米グッドイヤー、マレーシアで強制労働の疑い 外国人従業員が提訴
ロイター / 2021年5月31日 12時43分
米タイヤ大手グッドイヤー・タイヤ・アンド・ラバーのマレーシア工場で、外国人労働者の賃金不払いや違法残業などの疑いが出ていることが、裁判所の資料や従業員の申し立て書類で明らかになった。シャーアラムの同社工場前で6日撮影(2021年 ロイター/Lim Huey Teng)
[クアラルンプール 31日 ロイター] - 米タイヤ大手グッドイヤー・タイヤ・アンド・ラバーのマレーシア工場で、外国人労働者の賃金不払いや違法残業などの疑いが出ていることが、裁判所の資料や従業員の申し立て書類で明らかになった。
ロイターは元・現外国人従業員6人のほか、マレーシア人的資源省の当局者を取材。グッドイヤーが給与からの不当な天引きや過剰残業、従業員からパスポートを取り上げるなどの行為を行っていたと明らかにした。
人的資源省は、2020年に、外国人従業員の過剰労働と不当な低賃金を理由にグッドイヤーに罰金を科したと確認した。1人の元従業員は、会社側に違法にパスポートを取り上げられたと明かし、グッドイヤーでの勤務開始から8年後の2020年1月にパスポートが返還された際に署名した確認書をロイターに見せた。

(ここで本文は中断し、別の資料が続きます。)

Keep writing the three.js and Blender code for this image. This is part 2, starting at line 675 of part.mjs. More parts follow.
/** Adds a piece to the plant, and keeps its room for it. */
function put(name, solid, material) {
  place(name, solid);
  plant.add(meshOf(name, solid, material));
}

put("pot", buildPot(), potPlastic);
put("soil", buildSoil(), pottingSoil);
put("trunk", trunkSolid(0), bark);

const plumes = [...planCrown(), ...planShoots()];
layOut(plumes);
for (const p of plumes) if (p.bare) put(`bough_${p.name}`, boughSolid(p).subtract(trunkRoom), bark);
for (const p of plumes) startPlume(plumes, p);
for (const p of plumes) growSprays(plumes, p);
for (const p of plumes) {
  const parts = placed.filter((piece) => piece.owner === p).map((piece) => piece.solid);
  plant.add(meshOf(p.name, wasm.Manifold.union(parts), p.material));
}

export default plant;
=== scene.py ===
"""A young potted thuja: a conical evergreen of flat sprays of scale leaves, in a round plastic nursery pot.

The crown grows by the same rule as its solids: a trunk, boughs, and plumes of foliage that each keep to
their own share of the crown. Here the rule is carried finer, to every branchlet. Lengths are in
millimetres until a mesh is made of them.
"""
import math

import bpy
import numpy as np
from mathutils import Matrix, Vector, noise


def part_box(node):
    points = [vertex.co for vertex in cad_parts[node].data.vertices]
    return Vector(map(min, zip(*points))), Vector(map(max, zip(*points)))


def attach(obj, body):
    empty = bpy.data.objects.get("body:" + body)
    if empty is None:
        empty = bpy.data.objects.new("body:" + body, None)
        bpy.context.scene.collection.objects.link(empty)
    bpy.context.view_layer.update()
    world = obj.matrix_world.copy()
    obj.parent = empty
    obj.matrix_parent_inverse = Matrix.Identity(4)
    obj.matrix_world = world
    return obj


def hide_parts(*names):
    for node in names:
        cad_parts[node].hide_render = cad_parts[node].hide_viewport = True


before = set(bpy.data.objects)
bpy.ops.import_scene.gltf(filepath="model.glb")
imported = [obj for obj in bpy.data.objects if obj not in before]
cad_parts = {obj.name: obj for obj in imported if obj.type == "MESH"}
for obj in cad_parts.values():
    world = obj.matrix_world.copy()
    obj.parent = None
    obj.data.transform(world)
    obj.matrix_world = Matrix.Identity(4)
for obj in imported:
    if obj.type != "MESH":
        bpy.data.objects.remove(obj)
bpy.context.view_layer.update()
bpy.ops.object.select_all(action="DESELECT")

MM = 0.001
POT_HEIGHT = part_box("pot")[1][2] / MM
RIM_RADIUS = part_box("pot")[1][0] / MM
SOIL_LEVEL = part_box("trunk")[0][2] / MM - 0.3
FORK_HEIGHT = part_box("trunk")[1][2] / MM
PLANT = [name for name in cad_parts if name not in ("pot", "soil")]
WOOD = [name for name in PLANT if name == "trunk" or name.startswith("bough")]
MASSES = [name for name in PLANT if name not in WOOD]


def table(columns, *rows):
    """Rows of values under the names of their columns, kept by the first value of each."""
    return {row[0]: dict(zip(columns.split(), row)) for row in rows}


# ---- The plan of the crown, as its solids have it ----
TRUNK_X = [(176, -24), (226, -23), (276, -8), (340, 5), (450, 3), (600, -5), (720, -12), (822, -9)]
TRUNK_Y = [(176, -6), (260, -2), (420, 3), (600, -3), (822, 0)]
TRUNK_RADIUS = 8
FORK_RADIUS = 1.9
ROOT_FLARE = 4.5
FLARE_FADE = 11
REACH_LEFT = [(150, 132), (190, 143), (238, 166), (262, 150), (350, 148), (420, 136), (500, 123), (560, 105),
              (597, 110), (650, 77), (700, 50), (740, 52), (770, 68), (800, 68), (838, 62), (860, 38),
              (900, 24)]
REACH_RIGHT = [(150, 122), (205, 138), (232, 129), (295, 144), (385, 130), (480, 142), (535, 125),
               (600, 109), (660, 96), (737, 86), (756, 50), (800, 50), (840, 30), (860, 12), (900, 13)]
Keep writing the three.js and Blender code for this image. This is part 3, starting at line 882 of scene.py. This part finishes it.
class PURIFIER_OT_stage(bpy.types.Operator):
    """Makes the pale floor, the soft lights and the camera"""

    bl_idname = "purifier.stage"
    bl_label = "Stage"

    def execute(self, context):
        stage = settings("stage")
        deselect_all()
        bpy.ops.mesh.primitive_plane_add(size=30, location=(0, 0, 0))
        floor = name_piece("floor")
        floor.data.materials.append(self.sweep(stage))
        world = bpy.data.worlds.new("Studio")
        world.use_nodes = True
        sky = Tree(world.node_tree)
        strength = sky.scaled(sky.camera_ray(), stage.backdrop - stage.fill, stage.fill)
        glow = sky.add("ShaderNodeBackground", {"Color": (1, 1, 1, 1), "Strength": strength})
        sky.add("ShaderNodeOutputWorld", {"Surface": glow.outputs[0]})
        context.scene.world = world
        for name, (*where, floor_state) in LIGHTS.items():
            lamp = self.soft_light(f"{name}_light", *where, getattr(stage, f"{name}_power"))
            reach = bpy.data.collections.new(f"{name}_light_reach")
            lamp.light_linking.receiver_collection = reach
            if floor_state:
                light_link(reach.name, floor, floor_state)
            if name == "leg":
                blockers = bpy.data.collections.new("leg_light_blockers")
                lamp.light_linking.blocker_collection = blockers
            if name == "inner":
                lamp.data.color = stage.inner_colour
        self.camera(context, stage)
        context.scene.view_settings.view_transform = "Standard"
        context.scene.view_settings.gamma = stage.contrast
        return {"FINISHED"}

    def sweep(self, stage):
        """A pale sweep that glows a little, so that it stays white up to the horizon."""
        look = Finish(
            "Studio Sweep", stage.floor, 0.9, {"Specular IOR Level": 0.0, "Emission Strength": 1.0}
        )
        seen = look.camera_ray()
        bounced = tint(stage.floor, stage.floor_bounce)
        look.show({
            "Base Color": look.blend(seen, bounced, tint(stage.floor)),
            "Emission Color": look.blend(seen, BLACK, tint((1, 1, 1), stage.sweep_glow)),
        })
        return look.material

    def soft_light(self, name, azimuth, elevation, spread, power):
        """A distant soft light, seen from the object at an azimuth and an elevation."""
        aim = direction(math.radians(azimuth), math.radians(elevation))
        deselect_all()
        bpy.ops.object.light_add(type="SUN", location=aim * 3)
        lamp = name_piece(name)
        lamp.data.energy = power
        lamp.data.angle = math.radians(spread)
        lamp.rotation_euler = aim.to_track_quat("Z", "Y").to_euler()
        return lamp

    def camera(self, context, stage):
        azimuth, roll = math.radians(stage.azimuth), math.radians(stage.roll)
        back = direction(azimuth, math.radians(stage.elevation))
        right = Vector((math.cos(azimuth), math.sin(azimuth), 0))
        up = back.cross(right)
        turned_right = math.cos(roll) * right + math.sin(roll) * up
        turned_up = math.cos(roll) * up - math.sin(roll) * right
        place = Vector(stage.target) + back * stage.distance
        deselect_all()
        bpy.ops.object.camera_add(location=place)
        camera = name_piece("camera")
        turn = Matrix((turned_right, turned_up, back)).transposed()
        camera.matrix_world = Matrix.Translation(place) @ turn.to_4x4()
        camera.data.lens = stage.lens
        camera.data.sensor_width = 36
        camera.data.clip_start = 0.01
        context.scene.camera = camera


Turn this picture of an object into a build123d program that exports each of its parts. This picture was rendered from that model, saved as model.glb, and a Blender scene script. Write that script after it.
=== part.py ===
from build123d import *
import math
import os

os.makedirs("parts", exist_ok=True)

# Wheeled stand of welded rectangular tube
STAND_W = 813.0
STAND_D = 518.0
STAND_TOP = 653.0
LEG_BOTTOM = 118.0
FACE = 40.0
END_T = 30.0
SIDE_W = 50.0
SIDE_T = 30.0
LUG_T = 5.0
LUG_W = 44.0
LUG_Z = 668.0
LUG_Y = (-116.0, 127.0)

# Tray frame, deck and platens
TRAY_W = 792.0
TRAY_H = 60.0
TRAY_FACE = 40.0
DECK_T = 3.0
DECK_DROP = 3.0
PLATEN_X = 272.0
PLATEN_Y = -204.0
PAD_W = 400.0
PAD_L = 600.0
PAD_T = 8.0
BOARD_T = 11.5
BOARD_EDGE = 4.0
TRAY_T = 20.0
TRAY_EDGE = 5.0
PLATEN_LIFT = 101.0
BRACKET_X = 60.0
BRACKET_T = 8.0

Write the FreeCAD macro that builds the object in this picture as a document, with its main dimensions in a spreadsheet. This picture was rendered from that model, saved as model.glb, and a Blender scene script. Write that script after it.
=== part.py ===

マレーシア工場の外国人労働者185人は2019年と2020年に労働協約違反を理由にグッドイヤーのマレーシア現地法人を相手取り、3件の訴訟を起こしていた。勤務シフト手当や年間賞与、賃上げなど、労組に所属する現地スタッフが受けていた待遇が外国人労働者に認められなかったと主張している。この問題について報じるのはロイターが初めて。
裁判所は昨年、2件の訴訟で外国人労働者はマレーシア人従業員と同じ権利があるとの判断を下した。ウェブサイトに掲載された判決文で確認した。グッドイヤーは不払い分の賃金を支払い、労働協約に従うよう命じられた。
裁判所に提出された給与明細書によると、一部の外国人労働者の1カ月の残業時間は229時間と、マレーシアが定める上限の104時間を大幅に上回った。
グッドイヤーはどちらの判決に対しても上訴している。上訴審の判決は7月26日に予定されており、3件目の訴訟の判決は数週内に示されるとみられる。
グッドイヤーは訴訟についてコメントを控えた。昨年の判決文によると、同社マレーシア法人は、外国人労働者は労組に所属していないため、労働協約の対象外だと主張。これに対し、労組代表者は外国人従業員も労組に加わることが可能で、所属していなくても労働協約が規定する手当を受け取る権利があると証言した。
グッドイヤーの担当者はロイターに、人権保護に関してしっかりとした方針および慣行があると説明。「従業員や業務、サプライチェーンに関する不適切行為のいかなる申し立ても深刻に受け止める」とした。
従業員らは提訴後に同社からの脅しに遭ったとも述べた。グッドイヤーはコメントを控えた。